Quanto às feições dos protagonistas, que tinham que passar inclusive pela aprovação da família de Guimarães Rosa – zelosa do legado do escritor –, a de Diadorim foi a mais complicada. “Eu já tinha quase 100 páginas rascunhadas e a gente ainda não tinha definido a cara de Diadorim”, conta Rosa. Já para o aspecto mais geral, a escolha do ilustrador foi por uma tonalidade amarronzada e “terrosa”, lembrando por vezes características da gravura. Utilizando apenas lápis, nanquim e carvão, além de um tratamento com cores sóbrias no Photoshop, o autor criou uma textura fosca e coloração escurecida que perpassam todo o livro. “Eu queria mesmo essa coisa meio de terra, de sertão. Até uma ideia meio nostálgica, de tempo, que vem com isso, com o tratamento das páginas”, diz ele.
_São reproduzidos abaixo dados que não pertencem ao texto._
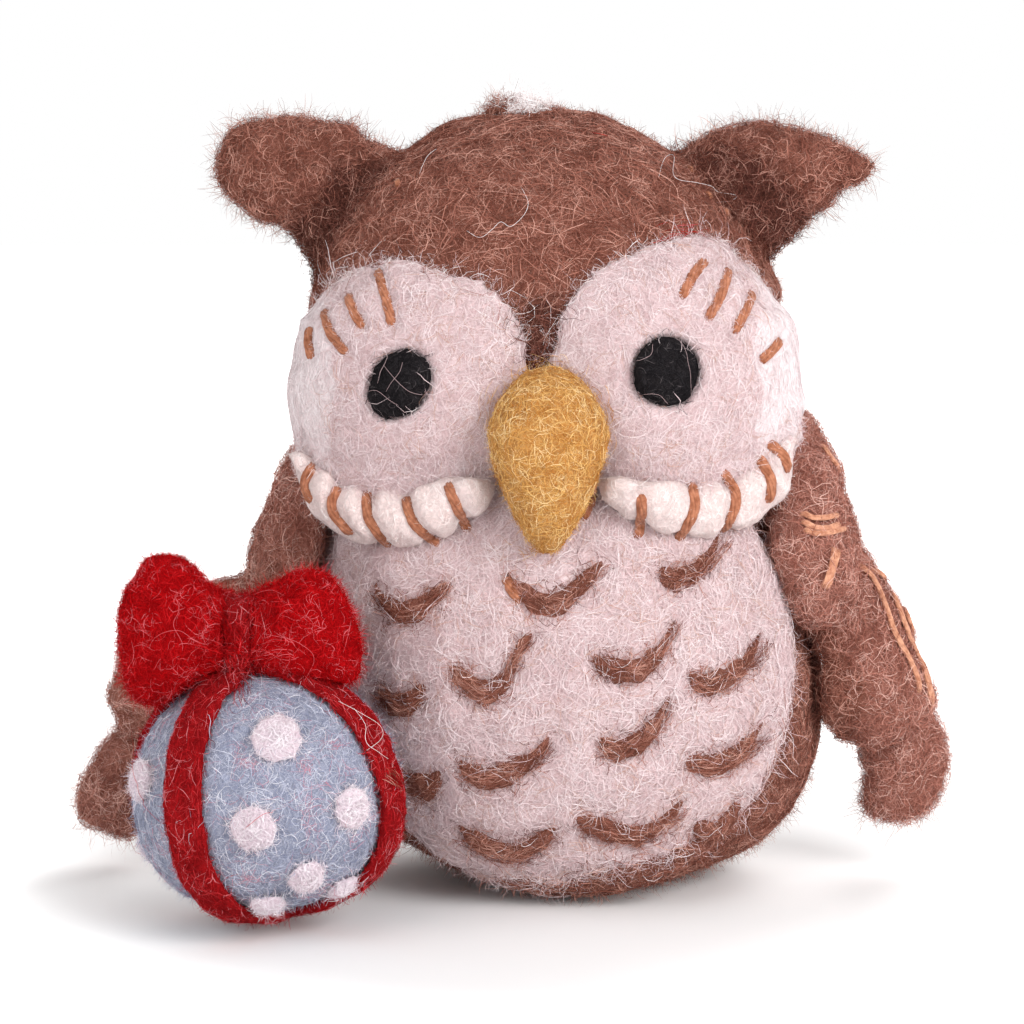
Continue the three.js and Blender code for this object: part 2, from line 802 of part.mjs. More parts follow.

O bom acabamento do livro, de capa dura e impressão em páginas grossas, faz com que mesmo a nova versão – mais barata que a anterior, que era de R$ 199,90 – tenha um valor razoavelmente elevado, de R$ 79,90. Mas Guazzelli relativiza: “Sinceramente, me incomodo quando chamam de caro. Evidentemente eu gosto de uma versão mais barata, que alcance um público maior, acessível para estudantes, por exemplo. Mas muita gente que reclama do preço é gente que gasta isso em um jantar, e não considera que vai ficar com o livro para sempre; um livro que envolveu grande esforço e que é um trabalho único. É claro que defendo edições baratas, mas acho que tem que dessacralizar essa ideia sacana de gente que acha normal pagar uma fortuna em um jantar, mas reclama para comprar um livro”. Apesar da crítica, Guazzelli conclui a conversa em tom positivo. Citando nomes como Marcello Quintanilha, André Kitagawa, Rafael Sica e o próprio Rodrigo Rosa, ele diz: “Eu acho que o quadrinho brasileiro vive, em certo aspecto, o melhor momento de sua história, independentemente da crise econômica. Houve um tempo em que era um território de grandes autores, mas era latifúndio. Meia dúzia de grandes nomes podia viver disso e uma legião de autores independentes, como eu, não tinha espaço. Hoje acho que uma maturidade foi atingida e que ela veio para ficar”.
Grande Sertão: Veredas – adaptação Guazzelli e Rodrigo Rosa – Globo Livros Graphics, 180 págs.